Most of economists and social scientists agree that inequality of wealth distribution is the primary cause for this. However, most of them believe that the solution is redistribution of wealth like increasing taxes on the rich and using them to provide social services and other benefits to the poor. We have major ideological disagreement with this solution. By promoting this solution, we are maintaining the inequality, promoting welfare culture and keeping the poor still dependant upon the rich. We have also seen that this solution is difficult to implement because those who control wealth also control policy making and thus are always resisting and finding excuses to avoid this. And even if policies are made, they are difficult to implement and there are enough loop holes left in the system where tax evasion becomes possible and is difficult to challenge even in the court. This has been proven in the recent example of Panama Leaks and the fact that up till now no one has been convicted of corruption and tax evasion in Pakistan. And even if they are forced to implement these policies due to grassroots pressure, they are always looking for an opportunity to withdraw them. We have seen this recently happening worldwide under the name of austerity measures or Structural Adjustment Programs imposed by the international financial institutions and consists of withdrawal of social benefits, privatization of state institutions as well as many life necessities like education, healthcare, transport and even water.

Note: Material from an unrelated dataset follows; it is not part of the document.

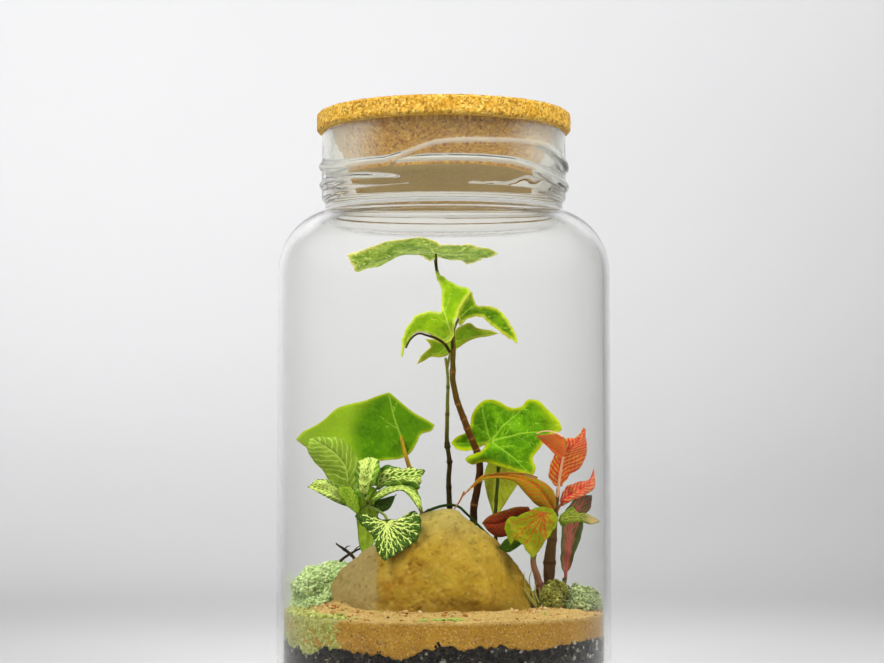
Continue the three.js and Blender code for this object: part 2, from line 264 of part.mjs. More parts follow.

There are other causes which are again related to uneven distribution of wealth like unemployment, poor governance, lack of education and skills etc.

Thus, in order to address poverty, we need to make some structural changes in the economic system and distribution of wealth generating resources like lands, industry, financial institutions and in spending patterns and setting up our national priorities.

We propose the following measures to counter the poverty and move towards a more egalitarian society. Other economic issues will be dealt with in the economy section.

Goals for poverty eradication program

  • Ultimate goal for this and all other programs is to achieve our mission of equality of right over resources and need based equitable distribution of wealth.
  • Our immediate and urgent objective is access of all citizens to quality education, healthcare, housing, transport, information technology, travel and leisure time.
  • All citizens have opportunity to pursue their interests and career choices
  • Eliminate rural urban divide
  • Eliminate gender divide and discriminatoin
  • Focus on young people so we don’t lose another generation to the evils of poverty
  • By eliminating poverty we aim to also eliminate child labor, bonded labor, prostitution, petty crimes and human trafficking
  • Eliminating poverty will help improve people’s health, restore their self respect and enhance their self confidence.

Strategies

Poverty is linked with economic structure. As we change economic structure according to our program outlined in economy section, we will reduce and then eradicate poverty. The most important factor that will determine our success or failure is whether masses are with us and support our programs because those who are benefitting from the current system will try their utmost to sabotage this.

As we mentioned earlier the real and sustainable solution for poverty is to change the resource control and distribution patterns.

We propose the following measures to counter the poverty and move towards a more egalitarian society. Since poverty is related to many other sectors of economy, our program in each sector will be designed to ultimately lead us towards our goals.

  • Instead of minimum wage concept, we should move towards living income concept, ultimately moving towards prosperity for all. This means the state should guarantee a minimum income for all citizens who are working or are able to work but can’t find jobs. This should be enough for people to live a decent life with dignity. The income level should increase annually according to the cost of living.
  • This minimum income is adequate for the time being in conjunction with free education and healthcare and guaranteed housing and public transport either free or at greatly subsidised cost.
  • Unemployment is a major cause of poverty. State is responsible for ensuring adequate jobs to all who are able and willing to work or give unemployment benefits if that cannot be done.
  • Employment opportunities can be generated through various development programs like infrastructure, educational facilities and setting up industries, agricultural farms, energy producing and other such projects.
  • Mismanagement of agricultural land is a major cause of poverty in rural area. We propose that land should be treated as a national asset to be used for public good rather than as a commodity to be bought and sold for profit. There should be a limit on the size of land holding for agricultural purposes. All extra land should be taken over by state and used to set up farms where people can be employed, and food rather than cash crops is grown to ensure food security. This issue will be dealt with in detail in the agricultural and urban land/Housing section
  • Internal and external debt is another cause which forces redirecting the available funds into debt servicing rather than development projects and social services. We propose to use several methods to move towards self-sufficiency in order to reduce that burden now and avoid it in future. This is further discussed in the section on Economy.
  • Education is supposed to be a great equalizer but privatization of education has made quality education out of reach for the poor. Thus, all good job opportunities are inaccessible to them. State is responsible to provide free quality education to all. This will help the poor compete in the job market and move up the ladder as far as the income level is concerned. The education system will be aligned with job market. Skill training programs will be developed for those who cannot or don’t want to avail higher education or have missed that opportunity under current system.
  • Tax system needs a major restructuring so that burden of indirect taxes is greatly reduced on the poor and the super rich need to be taxed at a special higher rate. All loop holes for tax evasion need to be plugged.
  • Pakistan has a young and growing population. Its energies and talent has not been channeled in productive direction. Many parties and governments have paid lip service to youth’s needs but have done nothing practically. There is an urgent need to focus on developing their skills to be able to compete in the global job market.
  • There are other economic measure that can be taken in order to generate resources for provision of public services. They will be discussed under section about economy.